Pilgrimages and Other Religious Celebrations
Back in the olden days, natural catastrophes were thought to be punishments sent from God to chastise men for any ill actions on their parts. This belief spurred the adoption of the practice of Pilgrimages in order to appease God and offer penance. The first pilgrimage is recorded to have started in Vila Franca do Campo in São Miguel Island after a disastrous earthquake in 1522 buried half of the village population. The survivors decided to build a church, and on every Wednesday (the day of the week the earthquake actually happened), the population started visiting that church on pilgrimages. This practice quickly spread throughout the other villages of São Miguel Island, and the time-honored religious tradition and ritual has continued even until today. These pilgrimages last a whole week, and men walk all around the island. Aside from this particular religious practice, practically every other popular festivity held in the Azores has roots that can be traced back to religious origins.
The Azores are the land of the “happy cows” who graze freely in green fields facing the Atlantic Ocean throughout the year. As a matter of fact, farming is still one of the main economic activities of the archipelago, and the Azores cows are responsible for producing 50% of the country’s cheese!
Azores UNESCO World Heritage Sites
No article covering this idyllic group of islands would be complete without a due nod to the pair of official UNESCO World Heritage Sites that have their home in the Azores. History buffs and simple lovers of gorgeous architecture and fine wines alike will be thrilled by this duo of historical treasures--one found in the island of Terceira, and the other located in Pico.

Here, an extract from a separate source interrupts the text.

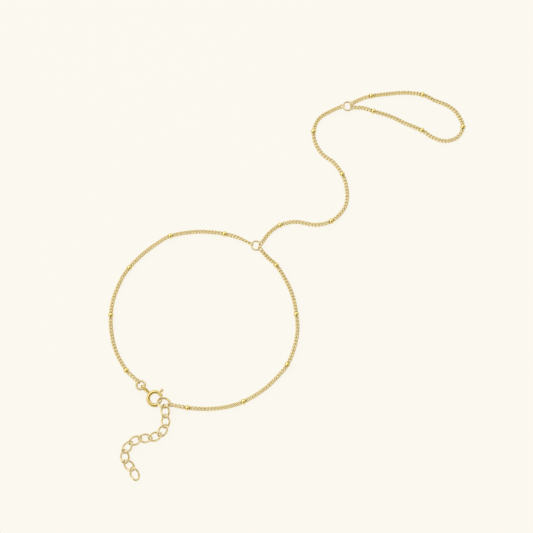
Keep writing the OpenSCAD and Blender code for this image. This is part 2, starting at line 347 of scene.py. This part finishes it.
# The rings that the chains hook, with the angle where a jump ring was cut
ringSizes = {
    "wrist_ring": {"outer": 3.1, "wire": 0.5, "cutAt": None, "gold": "ring"},
    "finger_ring": {"outer": 3.2, "wire": 0.5, "cutAt": None, "gold": "ring"},
    "clasp_ring": {"outer": 3.0, "wire": 0.65, "cutAt": 60.0, "gold": "ring"},
    "extender_ring": {"outer": 3.9, "wire": 0.6, "cutAt": 195.0, "gold": "trigger"},
}
# The clasp: where its centre lies, its sizes, and its angles from +X
claspSizes = {
    "at": (-30.75, -37.5), "outer": 4.8, "tube": 1.1, "wall": 0.22, "mouthLow": -69.0, "mouthHigh": 20.0,
    "knobAt": 51.0, "knob": 0.95, "knobGap": 0.08, "stem": 0.38, "bolt": 0.46, "tipDepth": 8.0, "tail": 45.0,
    "slotFrom": 43.0, "slotTo": 121.0, "eyeAt": 138.0, "eyeRoll": 20.0,
    "eyeLength": 3.0, "eyeWidth": 2.2, "eyeWire": 0.6, "eyeSink": 0.1,
}
# The extender's ring leans in the clasp's mouth: on which side, how far out, and its gap to the wire
leanSet = {"side": -25.0, "share": 0.55, "gap": 0.16}


def ringRadius(name):
    return (ringSizes[name]["outer"] - ringSizes[name]["wire"]) / 2


def extenderLean():
    # how far the extender's ring leans to pass over and under the trigger's wire
    clasp, ring = (claspSizes["outer"] - claspSizes["tube"]) / 2, ringRadius("extender_ring")
    out = clasp + leanSet["share"] * ring
    crossing = math.acos((out * out + ring * ring - clasp * clasp) / (2 * out * ring))
    rise = claspSizes["bolt"] / 2 + ringSizes["extender_ring"]["wire"] / 2 + leanSet["gap"]
    return math.asin(rise / (ring * math.sin(crossing)))


def onRing(name, degrees):
    # the place on a ring's wire at an angle
    centre, radius = nodeCentre(name), ringRadius(name)
    if name != "extender_ring":
        return centre + radius * along(degrees)
    lowSide, lean = leanSet["side"] + 90, extenderLean()
    u, v = math.cos(math.radians(degrees - lowSide)), math.sin(math.radians(degrees - lowSide))
    flat = u * math.cos(lean) * along(lowSide) + v * along(lowSide + 90)
    return centre + radius * flat - Vector((0, 0, radius * u * math.sin(lean)))


# the last two mask values give the bead's bright outer skin and the painted shade in its bore
beadSet = {"outer": 1.6, "bore": 1.106, "rim": 0.03, "arc": 14, "steps": 36,
           "skin": 0.02, "outsideUnshaded": 0.9, "inside": 0.1}
# Links lie a pitch apart and each turns by a little sway. Beside a bead they narrow to a neck.
chainSet = {
    "link": {"length": 1.80, "width": 1.34, "wire": 0.40, "twist": 55.0, "square": 3.0,
             "steps": 14, "sides": 6},
    "endLink": {"length": 1.9, "width": 1.42, "wire": 0.33, "square": 2.8, "steps": 32, "sides": 12},
    "pitch": 0.93, "lying": 0.40, "flat": 0.37, "play": 0.08, "sway": 5.0, "swayScale": 0.35,
    "neck": 0.66, "neckThin": -0.1, "neckOver": 0.5, "rollFrom": 1.2, "between": 100,
}
# Each end of a chain: its ring, where on the ring's wire it hooks, and the way it runs from there.
# The end link stands up at the ring and is twisted towards the chain, which lies flat at once
# or comes from its edge to its flat side over some length.
usualEnd = {"stands": 75, "twist": 60, "roll": 0, "over": 1}
chainRuns = {
    "left": {
        "node": "wrist_chain_left", "piece": "wristChainLeft",
        "from": {"ring": "wrist_ring", "at": 165, "way": 152, "stands": 90, "twist": 30, "roll": 66,
                 "over": 7},
        "to": {"ring": "clasp_ring", "at": 130, "way": 130, **usualEnd}},
    "right": {
        "node": "wrist_chain_right", "piece": "wristChainRight",
        "from": {"ring": "wrist_ring", "at": -38, "way": -54, **usualEnd},
        "to": {"ring": "extender_ring", "at": -14, "way": -10, "stands": 72, "twist": 30, "roll": 55,
               "over": 5.5}},
    "hand": {
        "node": "hand_chain", "piece": "handChain",
        "from": {"ring": "wrist_ring", "at": 20, "way": 40, **usualEnd},
        "to": {"ring": "finger_ring", "at": 180, "way": 195, **usualEnd}},
    "finger": {
        "node": "finger_chain", "piece": "fingerChain",
        "from": {"ring": "finger_ring", "at": 30, "way": 42, **usualEnd},
        "to": {"ring": "finger_ring", "at": -15, "way": -10, **usualEnd}},
}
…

The first of the UNESCO World Heritage Sites is the city of Azores Angra do Heroismo tucked away on the island of Terceira. Angra do Heroísmo, or simply called Angra by the locals, is actually one of the three capital cities of the Azores, as well as being on UNESCO’s official list of historic wonders to witness. Upon your visit here, you’ll see evidence of Angra do Heroísmo’s fascinating maritime past, as the municipality was an integral port of call for centuries. It earned its place as a UNESCO World Heritage Site due to its historical significance in enabling and supporting maritime exploration that allowed exchanges between the world’s greatest civilizations.
The Azores’ second UNESCO World Heritage Site are the Pico Vineyards located in Pico Island. Pico is known for producing some of the highest quality wines in all of Europe, and as of 2004, the island’s beautiful vineyards have officially been among the recognized UNESCO World Heritage Sites. A visit to these vineyards will not disappoint, and while you are educating yourself about the fascinating methods the local grapes are harvested and the wine is produced, the naturally beauty of the unique Lajido da Criação Velha and Lajido de Santa Luzia will inspire you and leave you in awe. Like patchwork quilts, they pose perfect representations of the vineyards unique, and stunning yet functional architecture.